Not exactly Rocky Top, but a nice view of the Centrum from the Volkspark.
The volunteers frolic after work.

Hidden away near the edge of the Volkspark was an Imbiss, a small sausage, snack and beer vending stand. Usually rows of wheelchairs were parked in front of it. For three weeks my own work group made punctual lunchtime visits to this secluded oasis for two or three half-liters of low-alcohol Berliner Weisse mit Schuss (Berlin’s sour wheat ale with a shot of non-alcoholic raspberry syrup added).

Sometimes we even ate lunch.

The Imbiss offered better ambiance than dining at the recommended groundskeepers’ commissary at the dilapidated main shop, which served the same basic meal of sausages and soup every single day, without the redemptive beer.

Perhaps somewhere in a declassified Stasi file there exists a yellowed photo of me with as a spade in one hand and a mug of raspberry infused Berliner Weisse in the other. If not, these will have to do.

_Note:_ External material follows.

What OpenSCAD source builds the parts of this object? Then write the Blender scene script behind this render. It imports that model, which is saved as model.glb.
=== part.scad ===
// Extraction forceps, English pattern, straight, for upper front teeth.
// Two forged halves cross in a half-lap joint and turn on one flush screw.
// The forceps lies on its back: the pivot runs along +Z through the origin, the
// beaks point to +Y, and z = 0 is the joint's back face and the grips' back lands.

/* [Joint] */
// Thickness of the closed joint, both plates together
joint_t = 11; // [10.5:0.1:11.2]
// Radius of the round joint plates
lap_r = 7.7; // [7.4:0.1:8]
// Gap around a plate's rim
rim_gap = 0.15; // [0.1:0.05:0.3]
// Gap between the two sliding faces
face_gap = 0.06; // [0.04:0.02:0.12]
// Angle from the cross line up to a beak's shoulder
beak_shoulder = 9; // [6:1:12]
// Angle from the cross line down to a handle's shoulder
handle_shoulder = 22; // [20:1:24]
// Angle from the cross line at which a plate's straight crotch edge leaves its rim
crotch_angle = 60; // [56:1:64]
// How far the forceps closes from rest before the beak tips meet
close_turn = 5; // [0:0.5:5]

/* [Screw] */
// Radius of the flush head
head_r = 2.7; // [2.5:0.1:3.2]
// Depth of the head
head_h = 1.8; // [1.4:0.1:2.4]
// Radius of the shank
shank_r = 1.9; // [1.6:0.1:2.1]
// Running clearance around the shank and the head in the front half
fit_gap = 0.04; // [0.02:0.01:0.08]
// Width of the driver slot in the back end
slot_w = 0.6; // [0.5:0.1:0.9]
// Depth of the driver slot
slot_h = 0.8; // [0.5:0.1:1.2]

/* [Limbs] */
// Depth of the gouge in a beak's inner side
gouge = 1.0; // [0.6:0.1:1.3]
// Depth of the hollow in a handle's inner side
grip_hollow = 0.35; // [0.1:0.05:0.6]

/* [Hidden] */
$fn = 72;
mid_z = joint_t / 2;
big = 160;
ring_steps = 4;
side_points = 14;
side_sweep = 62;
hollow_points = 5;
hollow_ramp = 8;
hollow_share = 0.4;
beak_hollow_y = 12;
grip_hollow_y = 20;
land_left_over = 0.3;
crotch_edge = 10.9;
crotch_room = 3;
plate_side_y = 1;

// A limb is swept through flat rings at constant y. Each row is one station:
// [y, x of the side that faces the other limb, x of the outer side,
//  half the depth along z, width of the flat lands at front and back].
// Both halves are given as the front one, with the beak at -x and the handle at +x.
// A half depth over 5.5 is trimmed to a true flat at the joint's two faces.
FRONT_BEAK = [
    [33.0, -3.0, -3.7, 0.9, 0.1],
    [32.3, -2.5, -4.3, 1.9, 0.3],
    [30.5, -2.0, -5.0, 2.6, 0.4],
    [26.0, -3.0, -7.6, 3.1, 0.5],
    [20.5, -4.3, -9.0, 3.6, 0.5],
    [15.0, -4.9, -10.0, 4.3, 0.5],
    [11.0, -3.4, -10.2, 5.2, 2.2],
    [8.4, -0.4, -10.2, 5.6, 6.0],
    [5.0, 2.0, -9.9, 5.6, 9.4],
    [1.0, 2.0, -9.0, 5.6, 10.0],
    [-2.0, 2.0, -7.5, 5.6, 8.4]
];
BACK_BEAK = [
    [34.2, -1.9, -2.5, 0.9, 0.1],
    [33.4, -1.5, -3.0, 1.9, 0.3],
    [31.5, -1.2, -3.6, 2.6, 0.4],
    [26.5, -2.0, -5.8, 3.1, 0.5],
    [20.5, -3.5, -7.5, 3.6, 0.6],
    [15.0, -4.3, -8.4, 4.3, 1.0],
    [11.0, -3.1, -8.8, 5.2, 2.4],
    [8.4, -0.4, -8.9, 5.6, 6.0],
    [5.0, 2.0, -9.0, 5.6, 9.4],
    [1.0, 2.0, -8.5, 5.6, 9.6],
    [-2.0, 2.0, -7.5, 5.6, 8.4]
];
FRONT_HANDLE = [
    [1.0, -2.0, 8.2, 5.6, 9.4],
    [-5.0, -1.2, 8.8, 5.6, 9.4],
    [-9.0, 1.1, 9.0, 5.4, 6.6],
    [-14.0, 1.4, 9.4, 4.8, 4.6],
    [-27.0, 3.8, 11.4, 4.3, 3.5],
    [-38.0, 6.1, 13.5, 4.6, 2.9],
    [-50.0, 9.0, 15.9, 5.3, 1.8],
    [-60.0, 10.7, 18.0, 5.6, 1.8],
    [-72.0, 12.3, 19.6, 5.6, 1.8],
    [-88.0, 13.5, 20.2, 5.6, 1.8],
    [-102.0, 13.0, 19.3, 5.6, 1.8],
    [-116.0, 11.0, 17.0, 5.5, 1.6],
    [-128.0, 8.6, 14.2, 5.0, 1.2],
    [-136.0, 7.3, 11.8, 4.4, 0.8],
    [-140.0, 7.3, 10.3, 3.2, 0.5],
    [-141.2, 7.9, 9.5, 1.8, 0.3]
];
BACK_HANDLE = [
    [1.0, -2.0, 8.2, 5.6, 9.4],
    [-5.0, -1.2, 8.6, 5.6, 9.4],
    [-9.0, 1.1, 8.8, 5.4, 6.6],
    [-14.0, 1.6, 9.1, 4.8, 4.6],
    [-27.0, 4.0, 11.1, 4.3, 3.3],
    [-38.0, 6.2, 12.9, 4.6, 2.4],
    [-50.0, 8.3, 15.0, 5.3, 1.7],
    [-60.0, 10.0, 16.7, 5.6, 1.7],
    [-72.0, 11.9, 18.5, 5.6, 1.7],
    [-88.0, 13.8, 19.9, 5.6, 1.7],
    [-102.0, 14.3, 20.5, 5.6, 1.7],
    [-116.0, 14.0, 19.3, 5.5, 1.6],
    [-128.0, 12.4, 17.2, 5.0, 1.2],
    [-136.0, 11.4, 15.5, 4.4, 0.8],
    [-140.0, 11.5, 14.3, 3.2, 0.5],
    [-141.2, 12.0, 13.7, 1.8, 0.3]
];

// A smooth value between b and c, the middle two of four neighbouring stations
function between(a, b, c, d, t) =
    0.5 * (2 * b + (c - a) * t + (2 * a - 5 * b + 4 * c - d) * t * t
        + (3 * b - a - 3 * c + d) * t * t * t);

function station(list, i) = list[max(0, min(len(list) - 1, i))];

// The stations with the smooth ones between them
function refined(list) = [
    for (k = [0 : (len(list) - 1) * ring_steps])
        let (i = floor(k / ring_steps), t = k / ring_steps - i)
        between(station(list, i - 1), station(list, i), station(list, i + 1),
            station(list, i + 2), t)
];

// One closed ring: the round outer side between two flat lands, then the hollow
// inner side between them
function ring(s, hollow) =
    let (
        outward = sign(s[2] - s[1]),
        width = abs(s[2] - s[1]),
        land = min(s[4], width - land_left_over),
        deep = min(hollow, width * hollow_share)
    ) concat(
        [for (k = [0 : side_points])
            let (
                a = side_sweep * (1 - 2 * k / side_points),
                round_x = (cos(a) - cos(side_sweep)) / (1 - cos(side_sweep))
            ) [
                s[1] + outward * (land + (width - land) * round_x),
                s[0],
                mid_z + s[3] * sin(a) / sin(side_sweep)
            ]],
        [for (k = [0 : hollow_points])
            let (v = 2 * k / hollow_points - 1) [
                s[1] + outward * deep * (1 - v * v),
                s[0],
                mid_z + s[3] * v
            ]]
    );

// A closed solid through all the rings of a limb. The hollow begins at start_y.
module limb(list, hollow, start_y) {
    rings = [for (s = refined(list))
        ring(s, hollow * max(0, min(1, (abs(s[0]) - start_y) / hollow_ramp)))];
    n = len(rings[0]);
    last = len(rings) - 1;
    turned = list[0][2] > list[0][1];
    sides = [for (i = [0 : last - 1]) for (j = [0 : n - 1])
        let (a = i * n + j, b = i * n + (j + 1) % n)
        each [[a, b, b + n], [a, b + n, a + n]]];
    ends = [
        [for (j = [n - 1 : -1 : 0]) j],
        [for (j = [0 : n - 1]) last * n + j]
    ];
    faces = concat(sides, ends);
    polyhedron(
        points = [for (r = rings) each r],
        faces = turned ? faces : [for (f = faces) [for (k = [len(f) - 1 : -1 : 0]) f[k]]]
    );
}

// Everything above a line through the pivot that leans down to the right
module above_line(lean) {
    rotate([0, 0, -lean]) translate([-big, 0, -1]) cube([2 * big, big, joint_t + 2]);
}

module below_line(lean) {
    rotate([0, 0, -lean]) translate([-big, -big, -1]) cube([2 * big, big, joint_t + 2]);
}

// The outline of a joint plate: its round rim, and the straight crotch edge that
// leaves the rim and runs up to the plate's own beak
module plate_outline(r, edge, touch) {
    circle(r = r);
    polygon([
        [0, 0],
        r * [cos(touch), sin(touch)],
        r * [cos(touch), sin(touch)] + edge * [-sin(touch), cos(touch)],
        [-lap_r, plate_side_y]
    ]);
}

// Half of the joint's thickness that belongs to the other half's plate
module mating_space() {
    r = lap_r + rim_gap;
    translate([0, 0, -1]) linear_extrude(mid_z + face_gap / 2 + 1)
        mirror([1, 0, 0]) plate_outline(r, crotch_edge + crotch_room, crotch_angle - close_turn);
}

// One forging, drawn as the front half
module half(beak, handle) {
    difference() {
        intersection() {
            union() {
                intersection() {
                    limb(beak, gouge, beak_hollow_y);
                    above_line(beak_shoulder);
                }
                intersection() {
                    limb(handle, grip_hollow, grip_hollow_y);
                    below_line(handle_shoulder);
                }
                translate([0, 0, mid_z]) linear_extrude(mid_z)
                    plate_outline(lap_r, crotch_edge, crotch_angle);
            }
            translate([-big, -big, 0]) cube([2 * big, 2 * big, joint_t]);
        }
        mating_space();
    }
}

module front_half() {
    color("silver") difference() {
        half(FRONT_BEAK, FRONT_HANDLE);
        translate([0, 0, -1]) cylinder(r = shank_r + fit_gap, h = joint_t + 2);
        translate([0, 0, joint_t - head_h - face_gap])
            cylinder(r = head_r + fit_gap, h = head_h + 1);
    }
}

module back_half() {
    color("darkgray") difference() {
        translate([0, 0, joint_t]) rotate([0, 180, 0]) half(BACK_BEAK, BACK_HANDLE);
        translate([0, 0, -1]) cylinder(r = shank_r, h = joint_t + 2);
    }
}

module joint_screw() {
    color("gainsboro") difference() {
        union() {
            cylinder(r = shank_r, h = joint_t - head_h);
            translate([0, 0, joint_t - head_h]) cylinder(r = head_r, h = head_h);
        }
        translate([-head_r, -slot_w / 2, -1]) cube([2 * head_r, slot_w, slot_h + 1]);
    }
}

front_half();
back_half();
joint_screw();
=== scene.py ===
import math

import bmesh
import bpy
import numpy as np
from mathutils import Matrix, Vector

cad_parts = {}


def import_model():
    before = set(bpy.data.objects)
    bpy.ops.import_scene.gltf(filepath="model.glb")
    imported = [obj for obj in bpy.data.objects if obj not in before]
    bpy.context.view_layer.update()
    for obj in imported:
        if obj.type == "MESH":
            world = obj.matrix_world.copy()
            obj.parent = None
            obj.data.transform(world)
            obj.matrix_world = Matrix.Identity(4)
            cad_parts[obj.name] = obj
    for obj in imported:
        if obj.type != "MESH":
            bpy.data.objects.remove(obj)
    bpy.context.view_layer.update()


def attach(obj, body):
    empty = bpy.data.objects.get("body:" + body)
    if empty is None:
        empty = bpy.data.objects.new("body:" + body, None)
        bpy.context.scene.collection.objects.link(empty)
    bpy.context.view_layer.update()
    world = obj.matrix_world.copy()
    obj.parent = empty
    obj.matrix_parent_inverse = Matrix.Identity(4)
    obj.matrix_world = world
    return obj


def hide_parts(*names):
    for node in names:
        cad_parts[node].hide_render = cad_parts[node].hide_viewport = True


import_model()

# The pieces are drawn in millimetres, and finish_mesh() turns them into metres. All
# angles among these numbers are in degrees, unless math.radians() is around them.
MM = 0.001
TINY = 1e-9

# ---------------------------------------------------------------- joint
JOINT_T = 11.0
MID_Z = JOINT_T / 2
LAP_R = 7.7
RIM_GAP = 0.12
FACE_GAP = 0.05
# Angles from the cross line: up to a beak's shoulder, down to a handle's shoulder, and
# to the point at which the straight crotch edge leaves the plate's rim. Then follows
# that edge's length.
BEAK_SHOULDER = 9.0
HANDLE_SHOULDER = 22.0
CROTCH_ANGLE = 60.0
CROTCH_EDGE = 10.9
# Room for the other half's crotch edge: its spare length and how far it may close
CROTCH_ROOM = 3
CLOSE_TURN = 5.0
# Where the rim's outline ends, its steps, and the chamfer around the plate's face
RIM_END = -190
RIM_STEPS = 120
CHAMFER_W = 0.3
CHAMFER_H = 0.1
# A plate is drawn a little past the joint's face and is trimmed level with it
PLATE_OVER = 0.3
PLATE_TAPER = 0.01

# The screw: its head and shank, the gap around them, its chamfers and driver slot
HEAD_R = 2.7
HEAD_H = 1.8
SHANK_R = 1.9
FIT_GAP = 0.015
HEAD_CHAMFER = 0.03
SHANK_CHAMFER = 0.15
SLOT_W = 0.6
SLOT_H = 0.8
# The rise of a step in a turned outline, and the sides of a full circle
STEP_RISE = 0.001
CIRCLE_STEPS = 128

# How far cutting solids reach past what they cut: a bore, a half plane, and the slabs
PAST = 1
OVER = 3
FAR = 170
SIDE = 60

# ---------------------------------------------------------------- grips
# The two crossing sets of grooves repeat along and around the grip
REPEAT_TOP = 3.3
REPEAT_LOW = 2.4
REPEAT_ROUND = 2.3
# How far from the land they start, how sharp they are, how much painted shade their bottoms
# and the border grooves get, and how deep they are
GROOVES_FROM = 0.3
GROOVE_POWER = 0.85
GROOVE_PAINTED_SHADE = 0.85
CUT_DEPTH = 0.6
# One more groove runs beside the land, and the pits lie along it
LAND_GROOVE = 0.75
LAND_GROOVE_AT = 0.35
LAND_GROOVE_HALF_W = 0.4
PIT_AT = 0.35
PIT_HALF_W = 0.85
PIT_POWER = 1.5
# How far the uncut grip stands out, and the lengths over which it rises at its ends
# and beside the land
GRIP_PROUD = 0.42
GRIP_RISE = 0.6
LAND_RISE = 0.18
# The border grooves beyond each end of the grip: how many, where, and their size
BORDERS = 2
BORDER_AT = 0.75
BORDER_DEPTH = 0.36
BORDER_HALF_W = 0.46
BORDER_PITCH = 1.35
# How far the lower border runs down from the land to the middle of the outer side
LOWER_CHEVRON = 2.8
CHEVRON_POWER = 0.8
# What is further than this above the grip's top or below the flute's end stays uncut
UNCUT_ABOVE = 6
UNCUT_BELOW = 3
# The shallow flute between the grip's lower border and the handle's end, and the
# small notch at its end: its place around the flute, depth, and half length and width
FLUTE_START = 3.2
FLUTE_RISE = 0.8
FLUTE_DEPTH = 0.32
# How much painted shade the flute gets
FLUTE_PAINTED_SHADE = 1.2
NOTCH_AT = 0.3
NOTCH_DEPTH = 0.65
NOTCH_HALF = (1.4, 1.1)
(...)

My friend Jeff (left) and a few of our co-workers (seated at the first table). That’s Tilo making the toast.

Unbeknownst to us, it was keg delivery day.
In 1991 on a return visit, I found the old Imbiss derelict.

In 2014 I returned to Berlin for the first time in 15 years with my wife Diana, and we found renewed life at the Imbiss, with a completely rebuilt commercial structure and a Berliner Weisse for old times’ sake. She had to listen to the stories all over again. What’s there now?